Now that basically the two relationships that Sara had on the ship, those two characters are gone…

Caity Lotz: “And her sister’s gone. Everyone I love dies! Stay away from me. I think her and Rip also have a really good brotherly-sisterly thing, so she’s still got friends on the ship. I don’t know. Maybe her and Rory will become friends. It’s fun to work all the different dynamics with each of the characters, though Sara and Snart were my favorite thing. I was really bummed that that had to go. I miss that relationship. I just felt like that was such an interesting pairing.”

Is there a chance for Snart, played by Wentworth Miller, to come back because of the time travel?

Caity Lotz: “Well, they did announce that he would be making appearances across the shows. I don’t know if that means in flashbacks or coming back to life. Is he on Earth-2. But, yeah, I would love for them to get back together. There’s always like, yeah, maybe he’ll be on Earth-2 and then they’ll go.

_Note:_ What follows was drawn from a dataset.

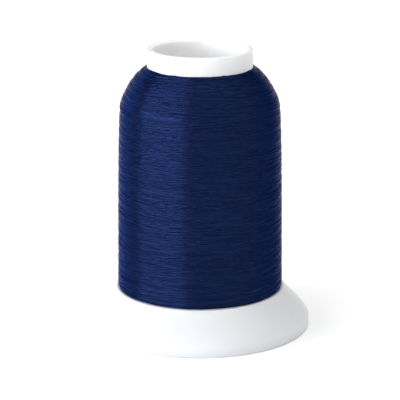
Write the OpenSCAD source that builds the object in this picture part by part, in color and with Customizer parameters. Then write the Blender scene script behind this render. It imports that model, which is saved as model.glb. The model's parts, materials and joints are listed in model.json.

But then he wouldn’t be himself anymore.”

Do you know anything new on the idea of Sara getting a girlfriend?

Caity Lotz: “So far Sara is being quite the little Casanova so I think that she’s got some romance. I don’t know how deep they’ll take it. It’s kind of hard to have a relationship when you’re time traveling on a spaceship. But, I would like for her to have an actual relationship. I think her and Nyssa, because it wasn’t just like a fling, there was real substance to it, it would be nice for Sara to have a solid relationship be it with a man, be it with a woman. But I think she’s kind of a player this season.”